It should be appreciated that the circuit board substrate 602 is
"chassis-less" in that the sled 400 does not include a housing or
enclosure. Rather, the chassis-less circuit board substrate 602 is
open to the local environment. The chassis-less circuit board
substrate 602 may be formed from any material capable of supporting
the various electrical components mounted thereon. For example, in
an illustrative embodiment, the chassis-less circuit board
substrate 602 is formed from an FR-4 glass-reinforced epoxy
laminate material. Of course, other materials may be used to form
the chassis-less circuit board substrate 602 in other
embodiments.
[0041] As discussed in more detail below, the chassis-less circuit
board substrate 602 includes multiple features that improve the
thermal cooling characteristics of the various electrical
components mounted on the chassis-less circuit board substrate 602.
As discussed, the chassis-less circuit board substrate 602 does not
include a housing or enclosure, which may improve the airflow over
the electrical components of the sled 400 by reducing those
structures that may inhibit air flow. For example, because the
chassis-less circuit board substrate 602 is not positioned in an
individual housing or enclosure, there is no backplane (e.g., a
backplate of the chassis) to the chassis-less circuit board
substrate 602, which could inhibit air flow across the electrical
components.

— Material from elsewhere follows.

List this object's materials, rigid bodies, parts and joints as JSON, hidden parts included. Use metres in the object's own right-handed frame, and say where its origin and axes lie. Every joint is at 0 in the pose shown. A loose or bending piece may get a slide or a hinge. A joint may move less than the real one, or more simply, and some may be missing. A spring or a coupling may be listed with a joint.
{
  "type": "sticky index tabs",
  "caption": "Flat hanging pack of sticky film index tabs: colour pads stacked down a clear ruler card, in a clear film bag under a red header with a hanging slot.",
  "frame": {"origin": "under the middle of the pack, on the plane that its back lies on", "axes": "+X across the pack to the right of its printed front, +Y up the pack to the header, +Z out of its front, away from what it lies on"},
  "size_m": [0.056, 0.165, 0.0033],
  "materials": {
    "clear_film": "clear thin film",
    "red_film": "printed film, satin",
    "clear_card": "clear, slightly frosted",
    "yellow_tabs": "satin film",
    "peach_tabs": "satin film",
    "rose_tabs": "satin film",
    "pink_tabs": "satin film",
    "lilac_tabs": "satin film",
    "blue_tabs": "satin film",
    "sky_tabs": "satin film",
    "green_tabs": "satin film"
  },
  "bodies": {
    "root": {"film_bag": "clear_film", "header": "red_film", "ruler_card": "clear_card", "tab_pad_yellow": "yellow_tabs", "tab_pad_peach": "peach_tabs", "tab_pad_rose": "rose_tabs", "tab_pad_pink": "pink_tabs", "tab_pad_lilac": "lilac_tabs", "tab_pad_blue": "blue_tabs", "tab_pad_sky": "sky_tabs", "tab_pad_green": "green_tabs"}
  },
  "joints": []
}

Additionally, the chassis-less circuit board substrate
602 has a geometric shape configured to reduce the length of the
airflow path across the electrical components mounted to the
chassis-less circuit board substrate 602. For example, the
illustrative chassis-less circuit board substrate 602 has a width
604 that is greater than a depth 606 of the chassis-less circuit
board substrate 602. In one particular embodiment, for example, the
chassis-less circuit board substrate 602 has a width of about 21
inches and a depth of about 9 inches, compared to a typical server
that has a width of about 17 inches and a depth of about 39 inches.

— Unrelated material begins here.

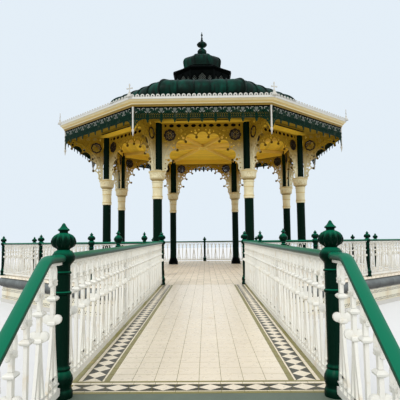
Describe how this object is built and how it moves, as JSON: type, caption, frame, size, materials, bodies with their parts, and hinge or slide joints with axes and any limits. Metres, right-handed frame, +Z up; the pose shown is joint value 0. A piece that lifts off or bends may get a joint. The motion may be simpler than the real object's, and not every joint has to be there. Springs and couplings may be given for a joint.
{
  "type": "bandstand",
  "caption": "Eight-sided open iron bandstand with a domed copper roof and lantern, on a railed platform reached by a short railed bridge and steps.",
  "frame": {"origin": "on the ground, on the axis of the ring of columns", "axes": "+Z up, +Y from the entrance bridge towards the far side, +X to the right of someone walking in"},
  "size_m": [14.3148, 24.1544, 10.95],
  "materials": {
    "masonry": "dressed masonry, matt",
    "band_plate": "cream oil paint",
    "lead_roll": "weathered lead dressed over a roll",
    "floor_tiles": "unglazed floor tiles, worn matt",
    "bridge_tiles": "unglazed floor tiles with a diamond border",
    "dark_stone": "dark grey-green stone, rubbed",
    "girder_paint": "dark green paint on riveted iron",
    "column_paint": "deep green gloss paint",
    "cream_castings": "cream gloss paint",
    "rosette_paint": "dark brown paint",
    "beam_paint": "dark green paint",
    "ceiling_boards": "ochre yellow paint on boards",
    "roof_boards": "painted boards under sheet copper",
    "gutter_paint": "cream and tan paint",
    "white_paint": "white gloss paint",
    "green_lace": "green gloss paint",
    "copper_patina": "verdigris and dark streaks on sheet copper",
    "lantern_paint": "dark green paint",
    "newel_paint": "sea green gloss paint"
  },
  "bodies": {
    "root": {"bridge_abutment": "masonry", "bridge_deck": "bridge_tiles", "bridge_girders": "girder_paint", "bridge_handrails": "newel_paint", "bridge_mid_posts": "newel_paint", "bridge_newels": "newel_paint", "bridge_nosing": "dark_stone", "bridge_railing_left": "white_paint", "bridge_railing_right": "white_paint", "ceiling": "ceiling_boards", "ceiling_ribs": "ceiling_boards", "column_1": "column_paint", "column_2": "column_paint", "column_3": "column_paint", "column_4": "column_paint", "column_5": "column_paint", "column_6": "column_paint", "column_7": "column_paint", "column_8": "column_paint", "corner_crosses": "white_paint", "corner_pendants": "white_paint", "dome_rolls": "copper_patina", "dome_shell": "copper_patina", "eaves_brackets": "cream_castings", "eaves_gutter": "gutter_paint", "eaves_valance": "green_lace", "entrance_steps": "dark_stone", "finial": "copper_patina", "gutter_cresting": "white_paint", "lantern_body": "lantern_paint", "lantern_cap": "copper_patina", "lantern_hood": "lantern_paint", "platform_base": "masonry", "platform_coping": "lead_roll", "platform_fascia": "band_plate", "platform_floor": "floor_tiles", "platform_handrails": "newel_paint", "platform_newels": "newel_paint", "platform_railing_1": "white_paint", "platform_railing_2": "white_paint", "platform_railing_3": "white_paint", "platform_railing_4": "white_paint", "platform_railing_5": "white_paint", "platform_railing_6": "white_paint", "platform_railing_7": "white_paint", "platform_railing_8": "white_paint", "ring_beam": "beam_paint", "roof_apron": "roof_boards", "rosettes": "rosette_paint", "spandrel_1": "cream_castings", "spandrel_2": "cream_castings", "spandrel_3": "cream_castings", "spandrel_4": "cream_castings", "spandrel_5": "cream_castings", "spandrel_6": "cream_castings", "spandrel_7": "cream_castings", "spandrel_8": "cream_castings", "stair_railing_left": "white_paint", "stair_railing_right": "white_paint"}
  },
  "joints": []
}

As such, an airflow path 608 that extends from a front edge 610 of
the chassis-less circuit board substrate 602 toward a rear edge 612
has a shorter distance relative to typical servers, which may
improve the thermal cooling characteristics of the sled 400.
Furthermore, although not illustrated in FIG. 6, the various
physical resources mounted to the chassis-less circuit board
substrate 602 are mounted in corresponding locations such that no
two substantively heat-producing electrical components shadow each
other as discussed in more detail below. That is, no two electrical
components, which produce appreciable heat during operation (i.e.,
greater than a nominal heat sufficient enough to adversely impact
the cooling of another electrical component), are mounted to the
chassis-less circuit board substrate 602 linearly in-line with each
other along the direction of the airflow path 608 (i.e., along a
direction extending from the front edge 610 toward the rear edge
612 of the chassis-less circuit board substrate 602).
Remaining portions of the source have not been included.